(begin)
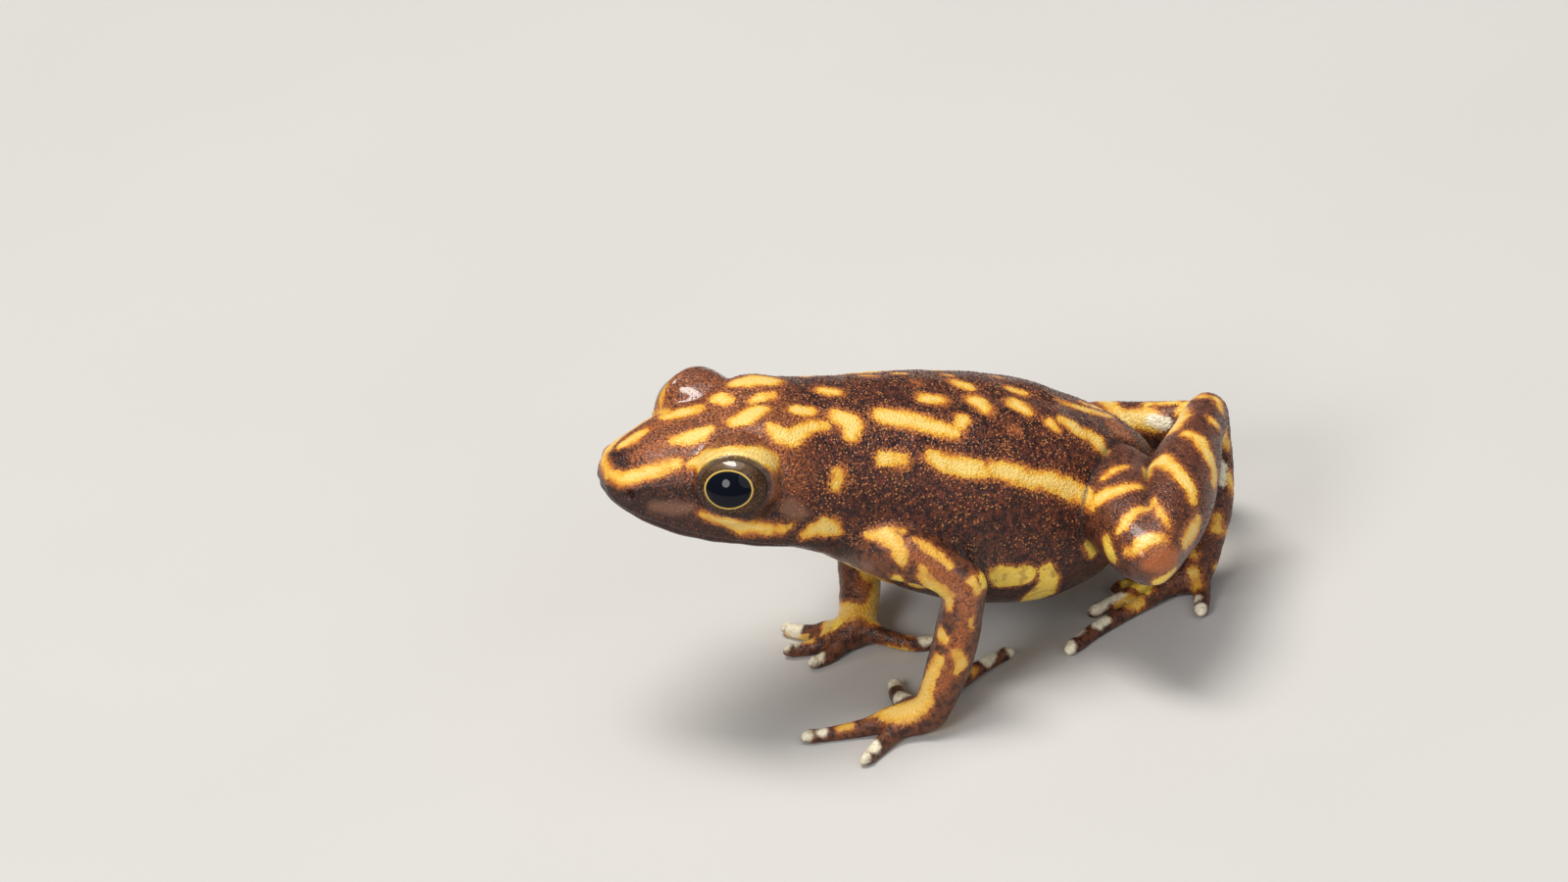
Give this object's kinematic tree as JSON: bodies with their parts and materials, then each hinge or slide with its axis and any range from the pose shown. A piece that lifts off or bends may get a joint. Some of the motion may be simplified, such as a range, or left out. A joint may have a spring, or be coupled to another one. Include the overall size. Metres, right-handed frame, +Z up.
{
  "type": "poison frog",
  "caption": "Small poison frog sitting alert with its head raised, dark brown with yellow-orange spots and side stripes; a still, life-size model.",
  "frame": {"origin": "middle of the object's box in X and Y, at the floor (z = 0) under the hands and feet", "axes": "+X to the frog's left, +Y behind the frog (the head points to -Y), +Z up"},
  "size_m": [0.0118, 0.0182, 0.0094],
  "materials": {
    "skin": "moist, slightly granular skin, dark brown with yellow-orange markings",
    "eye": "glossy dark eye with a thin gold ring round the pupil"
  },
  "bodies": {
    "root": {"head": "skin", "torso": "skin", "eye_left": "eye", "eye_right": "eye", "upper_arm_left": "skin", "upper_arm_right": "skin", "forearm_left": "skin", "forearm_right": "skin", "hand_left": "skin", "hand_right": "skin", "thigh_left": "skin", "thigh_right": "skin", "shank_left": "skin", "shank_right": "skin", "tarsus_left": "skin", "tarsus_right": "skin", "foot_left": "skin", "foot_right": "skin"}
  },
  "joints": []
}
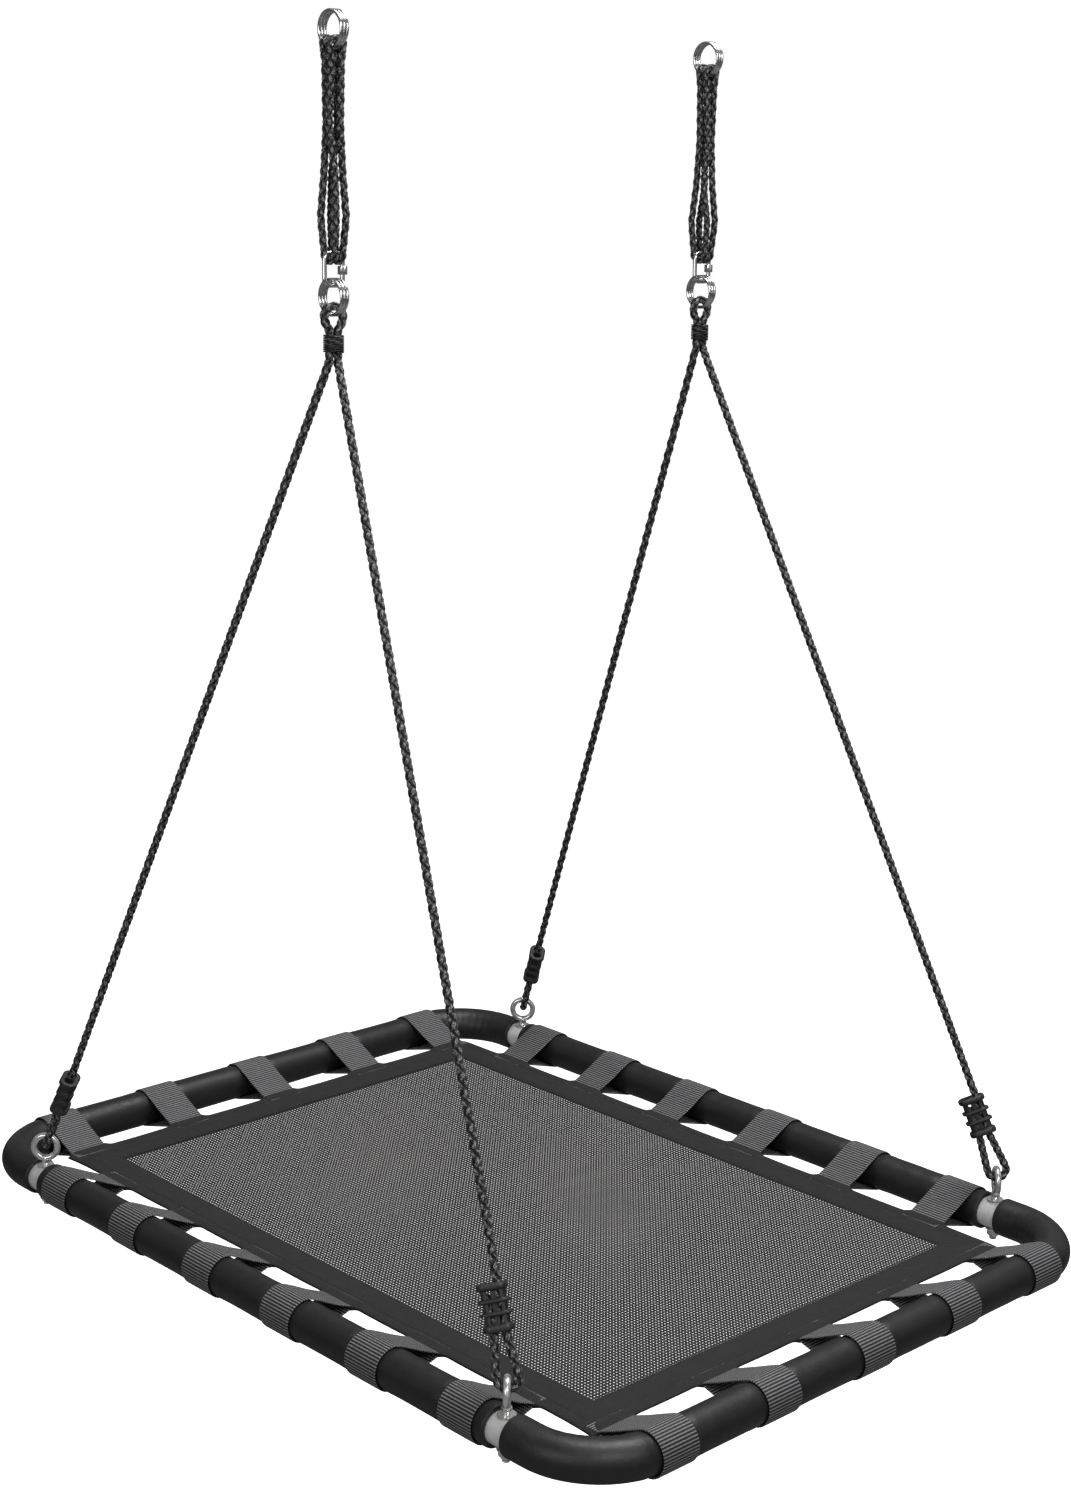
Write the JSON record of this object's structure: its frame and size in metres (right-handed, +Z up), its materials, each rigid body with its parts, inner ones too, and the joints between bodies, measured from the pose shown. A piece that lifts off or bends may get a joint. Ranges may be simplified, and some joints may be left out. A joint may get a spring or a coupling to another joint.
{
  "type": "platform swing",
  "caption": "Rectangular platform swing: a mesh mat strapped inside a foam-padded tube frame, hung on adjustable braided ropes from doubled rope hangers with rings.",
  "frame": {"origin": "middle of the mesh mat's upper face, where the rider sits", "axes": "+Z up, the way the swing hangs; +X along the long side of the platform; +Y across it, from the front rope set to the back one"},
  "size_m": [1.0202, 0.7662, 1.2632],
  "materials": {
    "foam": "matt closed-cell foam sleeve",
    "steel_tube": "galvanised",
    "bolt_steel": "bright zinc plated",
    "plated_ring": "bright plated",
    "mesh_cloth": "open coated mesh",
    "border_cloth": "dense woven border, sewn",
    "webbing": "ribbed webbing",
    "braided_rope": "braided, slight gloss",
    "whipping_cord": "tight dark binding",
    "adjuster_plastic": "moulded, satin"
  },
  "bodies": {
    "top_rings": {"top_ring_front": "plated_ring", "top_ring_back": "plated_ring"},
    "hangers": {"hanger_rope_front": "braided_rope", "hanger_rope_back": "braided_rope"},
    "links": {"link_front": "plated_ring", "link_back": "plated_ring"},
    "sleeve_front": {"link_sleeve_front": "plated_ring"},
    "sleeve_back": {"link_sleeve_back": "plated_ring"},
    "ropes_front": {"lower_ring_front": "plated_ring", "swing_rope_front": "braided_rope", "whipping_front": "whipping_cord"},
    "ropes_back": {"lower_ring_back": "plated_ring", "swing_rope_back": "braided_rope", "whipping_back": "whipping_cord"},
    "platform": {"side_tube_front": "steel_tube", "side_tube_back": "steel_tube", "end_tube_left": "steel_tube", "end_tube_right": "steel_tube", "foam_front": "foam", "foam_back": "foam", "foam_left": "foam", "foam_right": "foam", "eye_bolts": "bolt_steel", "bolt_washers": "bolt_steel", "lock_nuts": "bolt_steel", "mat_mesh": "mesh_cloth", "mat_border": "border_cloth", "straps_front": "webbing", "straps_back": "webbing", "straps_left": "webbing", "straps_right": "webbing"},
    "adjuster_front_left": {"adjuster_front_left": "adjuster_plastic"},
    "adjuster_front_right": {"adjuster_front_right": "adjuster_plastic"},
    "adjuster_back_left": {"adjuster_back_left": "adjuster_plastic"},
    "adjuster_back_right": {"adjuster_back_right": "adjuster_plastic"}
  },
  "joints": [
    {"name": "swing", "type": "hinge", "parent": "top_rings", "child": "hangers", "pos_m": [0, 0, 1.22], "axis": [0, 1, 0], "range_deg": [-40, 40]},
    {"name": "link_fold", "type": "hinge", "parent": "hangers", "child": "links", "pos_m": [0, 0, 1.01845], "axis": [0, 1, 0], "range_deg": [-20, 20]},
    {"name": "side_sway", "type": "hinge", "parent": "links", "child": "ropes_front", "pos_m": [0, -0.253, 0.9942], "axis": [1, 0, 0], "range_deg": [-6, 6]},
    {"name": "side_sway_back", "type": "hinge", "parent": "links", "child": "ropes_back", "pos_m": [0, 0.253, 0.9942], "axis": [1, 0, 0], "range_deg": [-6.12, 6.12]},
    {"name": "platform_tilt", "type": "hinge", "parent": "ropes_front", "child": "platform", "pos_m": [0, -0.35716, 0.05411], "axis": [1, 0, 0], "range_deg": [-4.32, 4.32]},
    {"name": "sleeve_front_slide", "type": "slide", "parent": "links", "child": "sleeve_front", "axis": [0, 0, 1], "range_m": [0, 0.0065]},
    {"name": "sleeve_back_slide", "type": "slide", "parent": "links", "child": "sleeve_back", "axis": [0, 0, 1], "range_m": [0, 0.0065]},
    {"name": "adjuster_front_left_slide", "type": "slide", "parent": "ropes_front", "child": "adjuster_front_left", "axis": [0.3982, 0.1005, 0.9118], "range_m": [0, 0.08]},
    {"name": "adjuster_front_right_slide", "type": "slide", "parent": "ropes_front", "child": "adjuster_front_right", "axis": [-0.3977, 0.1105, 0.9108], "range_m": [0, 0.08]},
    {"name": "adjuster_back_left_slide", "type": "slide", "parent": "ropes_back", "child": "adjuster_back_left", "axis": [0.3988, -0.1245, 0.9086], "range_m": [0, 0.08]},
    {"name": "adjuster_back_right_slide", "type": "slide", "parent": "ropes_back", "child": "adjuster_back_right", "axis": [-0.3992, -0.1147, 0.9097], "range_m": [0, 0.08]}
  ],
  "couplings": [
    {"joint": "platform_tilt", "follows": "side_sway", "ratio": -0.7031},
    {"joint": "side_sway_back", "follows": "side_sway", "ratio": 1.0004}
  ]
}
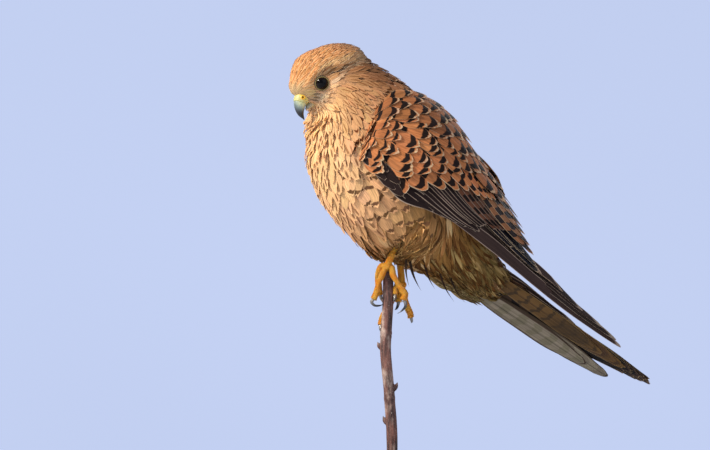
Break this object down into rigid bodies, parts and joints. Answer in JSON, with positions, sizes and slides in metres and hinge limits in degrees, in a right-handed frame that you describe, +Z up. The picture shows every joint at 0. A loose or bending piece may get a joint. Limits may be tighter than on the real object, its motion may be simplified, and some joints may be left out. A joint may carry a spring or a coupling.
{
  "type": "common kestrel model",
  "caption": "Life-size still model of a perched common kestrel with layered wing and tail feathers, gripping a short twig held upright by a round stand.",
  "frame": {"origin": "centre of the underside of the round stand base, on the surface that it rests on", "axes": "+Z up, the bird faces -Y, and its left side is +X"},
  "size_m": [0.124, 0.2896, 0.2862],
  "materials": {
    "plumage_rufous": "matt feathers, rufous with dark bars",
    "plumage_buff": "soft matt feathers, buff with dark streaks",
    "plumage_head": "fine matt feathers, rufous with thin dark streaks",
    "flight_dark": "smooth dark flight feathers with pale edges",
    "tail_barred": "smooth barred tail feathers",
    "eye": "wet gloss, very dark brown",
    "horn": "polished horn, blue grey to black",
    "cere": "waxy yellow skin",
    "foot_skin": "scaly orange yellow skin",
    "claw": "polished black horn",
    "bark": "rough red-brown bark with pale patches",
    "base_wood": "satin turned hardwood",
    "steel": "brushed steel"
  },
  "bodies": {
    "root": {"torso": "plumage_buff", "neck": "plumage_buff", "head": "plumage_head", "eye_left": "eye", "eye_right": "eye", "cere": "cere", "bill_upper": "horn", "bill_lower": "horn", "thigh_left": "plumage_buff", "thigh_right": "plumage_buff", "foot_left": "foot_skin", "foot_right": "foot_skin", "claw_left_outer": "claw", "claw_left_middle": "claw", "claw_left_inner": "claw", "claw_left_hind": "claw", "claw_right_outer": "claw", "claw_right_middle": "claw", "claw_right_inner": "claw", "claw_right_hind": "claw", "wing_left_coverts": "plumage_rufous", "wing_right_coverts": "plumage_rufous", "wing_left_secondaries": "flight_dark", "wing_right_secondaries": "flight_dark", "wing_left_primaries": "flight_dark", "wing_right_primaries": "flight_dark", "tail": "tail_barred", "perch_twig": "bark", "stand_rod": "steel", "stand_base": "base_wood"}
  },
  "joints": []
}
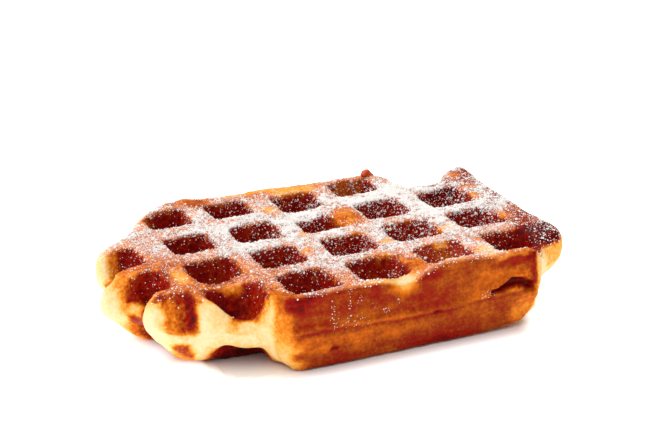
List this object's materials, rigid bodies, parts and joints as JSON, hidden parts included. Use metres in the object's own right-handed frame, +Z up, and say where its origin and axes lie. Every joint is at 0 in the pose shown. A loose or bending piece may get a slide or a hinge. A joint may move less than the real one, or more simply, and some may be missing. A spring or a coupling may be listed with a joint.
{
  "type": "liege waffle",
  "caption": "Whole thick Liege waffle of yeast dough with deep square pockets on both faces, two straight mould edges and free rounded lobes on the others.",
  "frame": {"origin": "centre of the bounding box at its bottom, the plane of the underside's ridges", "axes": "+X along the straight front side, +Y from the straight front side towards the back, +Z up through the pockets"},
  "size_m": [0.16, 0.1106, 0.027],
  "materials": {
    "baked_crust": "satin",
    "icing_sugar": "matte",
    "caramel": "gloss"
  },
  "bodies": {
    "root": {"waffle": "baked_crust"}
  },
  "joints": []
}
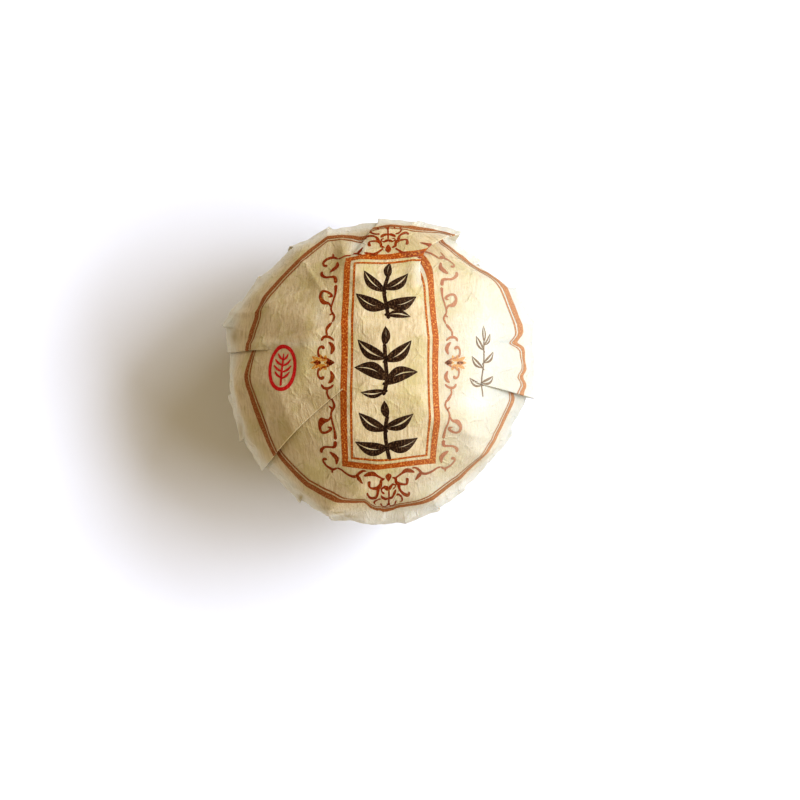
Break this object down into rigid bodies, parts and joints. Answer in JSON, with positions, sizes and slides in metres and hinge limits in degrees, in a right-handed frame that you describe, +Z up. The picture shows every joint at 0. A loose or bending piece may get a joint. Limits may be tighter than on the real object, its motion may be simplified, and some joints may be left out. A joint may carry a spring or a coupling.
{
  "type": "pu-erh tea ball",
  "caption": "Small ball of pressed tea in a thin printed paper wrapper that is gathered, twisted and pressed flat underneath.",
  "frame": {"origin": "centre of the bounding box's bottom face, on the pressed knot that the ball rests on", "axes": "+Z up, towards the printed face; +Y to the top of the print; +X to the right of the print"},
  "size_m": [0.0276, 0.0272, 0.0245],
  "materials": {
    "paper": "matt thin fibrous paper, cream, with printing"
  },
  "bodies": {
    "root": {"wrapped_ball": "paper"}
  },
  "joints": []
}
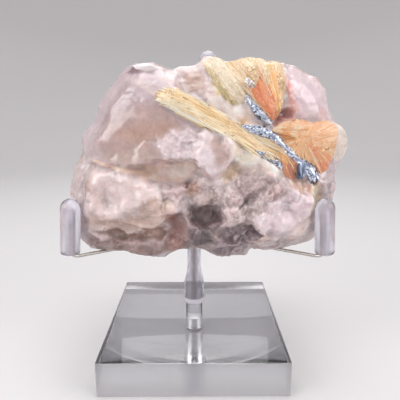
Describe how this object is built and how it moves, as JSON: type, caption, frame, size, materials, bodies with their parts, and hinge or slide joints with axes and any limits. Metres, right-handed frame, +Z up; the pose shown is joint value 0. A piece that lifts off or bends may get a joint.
(end)
Request: Extract each line from the entries above that contains the string "JSON".

Complete response:
Give this object's kinematic tree as JSON: bodies with their parts and materials, then each hinge or slide with its axis and any range from the pose shown. A piece that lifts off or bends may get a joint. Some of the motion may be simplified, such as a range, or left out. A joint may have a spring, or be coupled to another one. Include the overall size. Metres, right-handed frame, +Z up.
Write the JSON record of this object's structure: its frame and size in metres (right-handed, +Z up), its materials, each rigid body with its parts, inner ones too, and the joints between bodies, measured from the pose shown. A piece that lifts off or bends may get a joint. Ranges may be simplified, and some joints may be left out. A joint may get a spring or a coupling to another joint.
Break this object down into rigid bodies, parts and joints. Answer in JSON, with positions, sizes and slides in metres and hinge limits in degrees, in a right-handed frame that you describe, +Z up. The picture shows every joint at 0. A loose or bending piece may get a joint. Limits may be tighter than on the real object, its motion may be simplified, and some joints may be left out. A joint may carry a spring or a coupling.
List this object's materials, rigid bodies, parts and joints as JSON, hidden parts included. Use metres in the object's own right-handed frame, +Z up, and say where its origin and axes lie. Every joint is at 0 in the pose shown. A loose or bending piece may get a slide or a hinge. A joint may move less than the real one, or more simply, and some may be missing. A spring or a coupling may be listed with a joint.
Break this object down into rigid bodies, parts and joints. Answer in JSON, with positions, sizes and slides in metres and hinge limits in degrees, in a right-handed frame that you describe, +Z up. The picture shows every joint at 0. A loose or bending piece may get a joint. Limits may be tighter than on the real object, its motion may be simplified, and some joints may be left out. A joint may carry a spring or a coupling.
Describe how this object is built and how it moves, as JSON: type, caption, frame, size, materials, bodies with their parts, and hinge or slide joints with axes and any limits. Metres, right-handed frame, +Z up; the pose shown is joint value 0. A piece that lifts off or bends may get a joint.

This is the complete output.